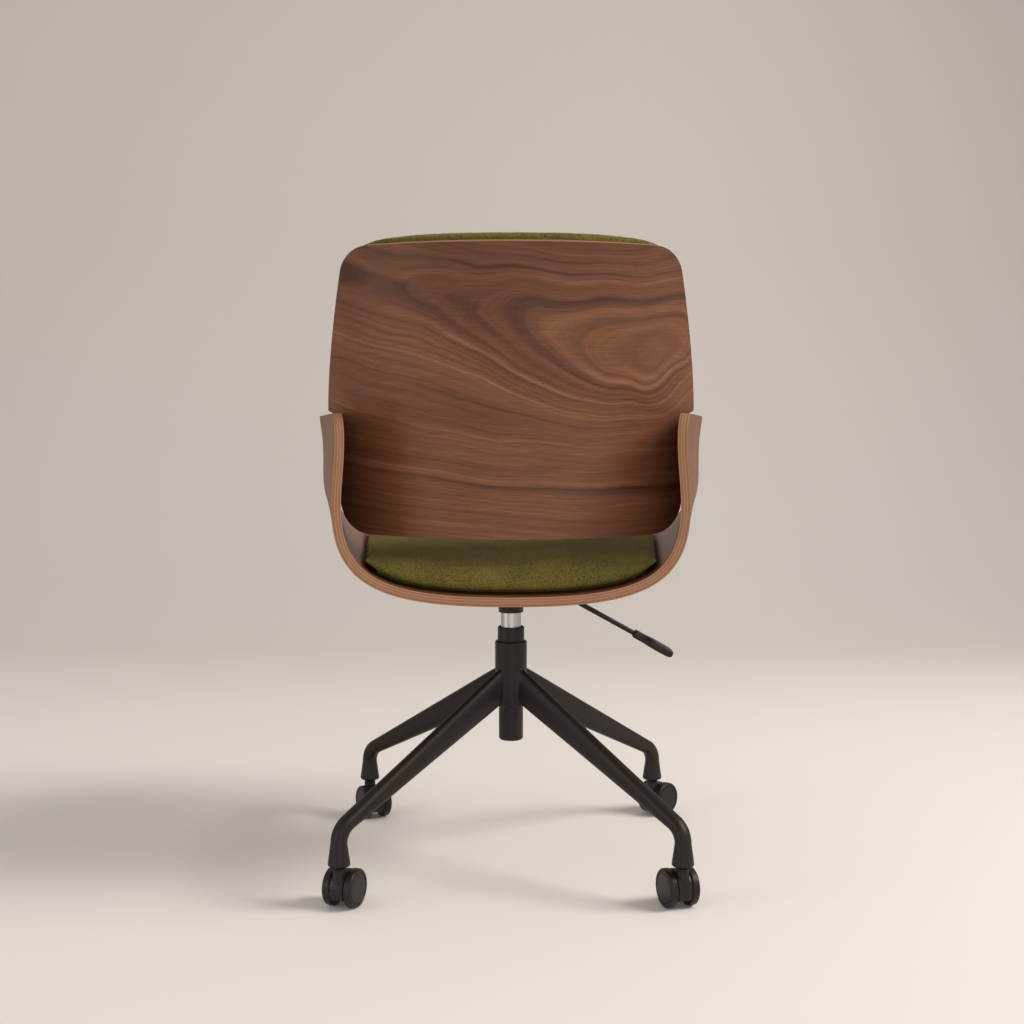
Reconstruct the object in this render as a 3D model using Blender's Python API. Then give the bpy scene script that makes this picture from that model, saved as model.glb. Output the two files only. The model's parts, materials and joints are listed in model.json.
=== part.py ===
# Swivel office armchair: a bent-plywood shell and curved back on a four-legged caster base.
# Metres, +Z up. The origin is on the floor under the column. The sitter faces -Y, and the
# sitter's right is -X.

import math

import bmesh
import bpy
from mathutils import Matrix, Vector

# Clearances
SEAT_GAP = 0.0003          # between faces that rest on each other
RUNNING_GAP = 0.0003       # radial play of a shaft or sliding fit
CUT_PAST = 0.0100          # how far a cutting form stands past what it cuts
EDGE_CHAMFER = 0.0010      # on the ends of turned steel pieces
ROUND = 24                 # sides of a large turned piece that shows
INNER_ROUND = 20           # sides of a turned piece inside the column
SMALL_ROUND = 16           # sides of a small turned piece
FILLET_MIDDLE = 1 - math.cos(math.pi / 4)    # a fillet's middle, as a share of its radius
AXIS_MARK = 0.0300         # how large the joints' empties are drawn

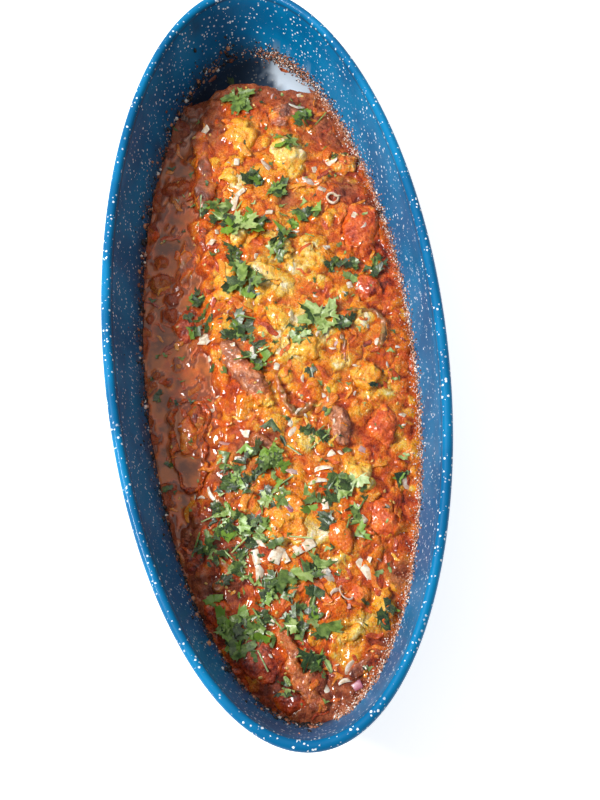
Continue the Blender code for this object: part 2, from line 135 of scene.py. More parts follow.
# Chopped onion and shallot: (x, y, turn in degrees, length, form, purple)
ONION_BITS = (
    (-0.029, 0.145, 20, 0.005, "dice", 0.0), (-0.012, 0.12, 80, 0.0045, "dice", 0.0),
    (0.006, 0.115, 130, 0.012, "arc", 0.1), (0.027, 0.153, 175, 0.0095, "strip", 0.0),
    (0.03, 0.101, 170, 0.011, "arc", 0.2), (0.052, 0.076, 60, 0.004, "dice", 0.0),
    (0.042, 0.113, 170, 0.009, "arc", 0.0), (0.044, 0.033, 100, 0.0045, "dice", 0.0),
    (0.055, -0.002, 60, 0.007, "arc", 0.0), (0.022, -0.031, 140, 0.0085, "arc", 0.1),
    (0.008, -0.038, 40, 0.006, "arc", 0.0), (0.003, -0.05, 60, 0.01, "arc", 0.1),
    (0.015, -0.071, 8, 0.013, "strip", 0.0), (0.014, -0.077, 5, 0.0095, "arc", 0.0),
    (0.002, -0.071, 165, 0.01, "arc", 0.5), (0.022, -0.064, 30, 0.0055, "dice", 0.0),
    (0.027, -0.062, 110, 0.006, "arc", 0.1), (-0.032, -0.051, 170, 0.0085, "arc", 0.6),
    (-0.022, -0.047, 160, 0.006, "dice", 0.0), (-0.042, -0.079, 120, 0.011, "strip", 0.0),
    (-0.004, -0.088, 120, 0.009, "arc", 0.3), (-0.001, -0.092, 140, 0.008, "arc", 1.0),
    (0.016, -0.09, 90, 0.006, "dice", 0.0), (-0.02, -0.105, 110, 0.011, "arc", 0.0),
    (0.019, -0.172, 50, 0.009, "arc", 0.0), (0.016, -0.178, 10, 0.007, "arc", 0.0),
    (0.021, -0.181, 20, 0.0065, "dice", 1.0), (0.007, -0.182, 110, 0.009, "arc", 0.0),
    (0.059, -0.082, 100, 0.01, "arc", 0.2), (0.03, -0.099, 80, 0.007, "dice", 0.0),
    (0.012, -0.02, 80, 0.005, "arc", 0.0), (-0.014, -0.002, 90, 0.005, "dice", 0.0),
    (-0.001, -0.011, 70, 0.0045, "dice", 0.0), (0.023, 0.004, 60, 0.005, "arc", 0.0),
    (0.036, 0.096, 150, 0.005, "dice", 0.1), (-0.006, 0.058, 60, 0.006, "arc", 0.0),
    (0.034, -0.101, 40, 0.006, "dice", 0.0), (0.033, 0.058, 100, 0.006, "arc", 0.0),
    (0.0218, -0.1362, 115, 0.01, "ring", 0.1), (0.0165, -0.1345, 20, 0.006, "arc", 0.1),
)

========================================

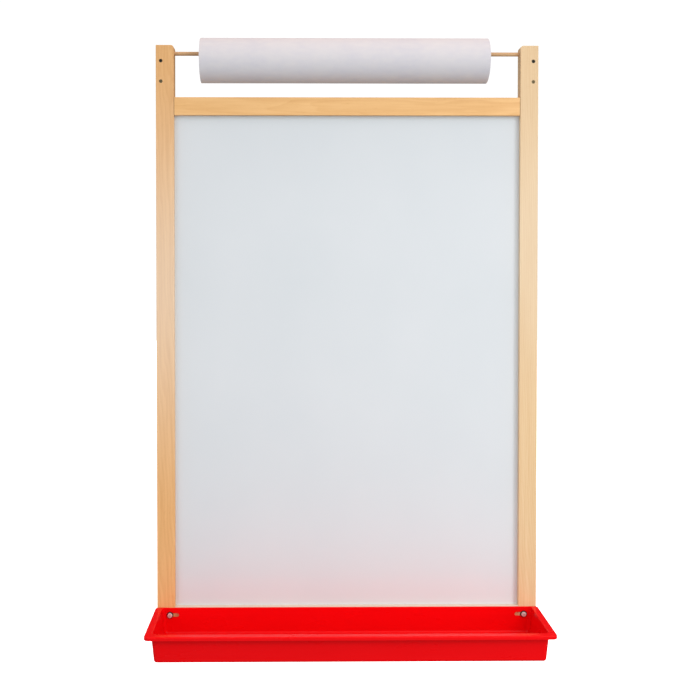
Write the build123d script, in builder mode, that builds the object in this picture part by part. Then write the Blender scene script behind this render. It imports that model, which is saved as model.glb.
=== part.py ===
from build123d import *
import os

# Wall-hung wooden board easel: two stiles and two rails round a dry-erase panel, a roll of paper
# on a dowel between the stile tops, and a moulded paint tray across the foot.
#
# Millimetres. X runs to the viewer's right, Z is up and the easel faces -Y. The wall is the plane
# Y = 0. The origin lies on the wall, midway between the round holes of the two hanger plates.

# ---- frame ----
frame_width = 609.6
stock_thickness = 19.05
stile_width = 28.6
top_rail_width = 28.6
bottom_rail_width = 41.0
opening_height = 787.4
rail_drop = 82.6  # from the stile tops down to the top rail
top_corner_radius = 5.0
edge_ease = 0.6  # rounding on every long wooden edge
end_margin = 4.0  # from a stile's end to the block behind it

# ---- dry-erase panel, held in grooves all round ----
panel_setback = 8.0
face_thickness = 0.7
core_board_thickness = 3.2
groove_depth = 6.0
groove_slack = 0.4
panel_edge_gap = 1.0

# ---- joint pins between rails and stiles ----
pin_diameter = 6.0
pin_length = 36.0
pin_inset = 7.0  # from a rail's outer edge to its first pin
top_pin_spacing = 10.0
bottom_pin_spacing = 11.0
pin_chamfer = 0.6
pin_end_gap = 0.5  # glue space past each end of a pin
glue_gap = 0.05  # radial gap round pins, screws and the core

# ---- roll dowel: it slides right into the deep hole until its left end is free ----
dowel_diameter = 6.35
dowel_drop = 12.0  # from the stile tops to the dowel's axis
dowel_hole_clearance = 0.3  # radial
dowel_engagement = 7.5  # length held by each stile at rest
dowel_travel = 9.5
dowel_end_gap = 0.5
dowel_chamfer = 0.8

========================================

== Task to carry out ==
Transcribe word for word the lines from the one holding "Reconstruct the object" through the one holding "AXIS_MARK = 0.0300". Include both, and add nothing.

== Result for this task ==
Reconstruct the object in this render as a 3D model using Blender's Python API. Then give the bpy scene script that makes this picture from that model, saved as model.glb. Output the two files only. The model's parts, materials and joints are listed in model.json.
=== part.py ===
# Swivel office armchair: a bent-plywood shell and curved back on a four-legged caster base.
# Metres, +Z up. The origin is on the floor under the column. The sitter faces -Y, and the
# sitter's right is -X.

import math

import bmesh
import bpy
from mathutils import Matrix, Vector

# Clearances
SEAT_GAP = 0.0003          # between faces that rest on each other
RUNNING_GAP = 0.0003       # radial play of a shaft or sliding fit
CUT_PAST = 0.0100          # how far a cutting form stands past what it cuts
EDGE_CHAMFER = 0.0010      # on the ends of turned steel pieces
ROUND = 24                 # sides of a large turned piece that shows
INNER_ROUND = 20           # sides of a turned piece inside the column
SMALL_ROUND = 16           # sides of a small turned piece
FILLET_MIDDLE = 1 - math.cos(math.pi / 4)    # a fillet's middle, as a share of its radius
AXIS_MARK = 0.0300         # how large the joints' empties are drawn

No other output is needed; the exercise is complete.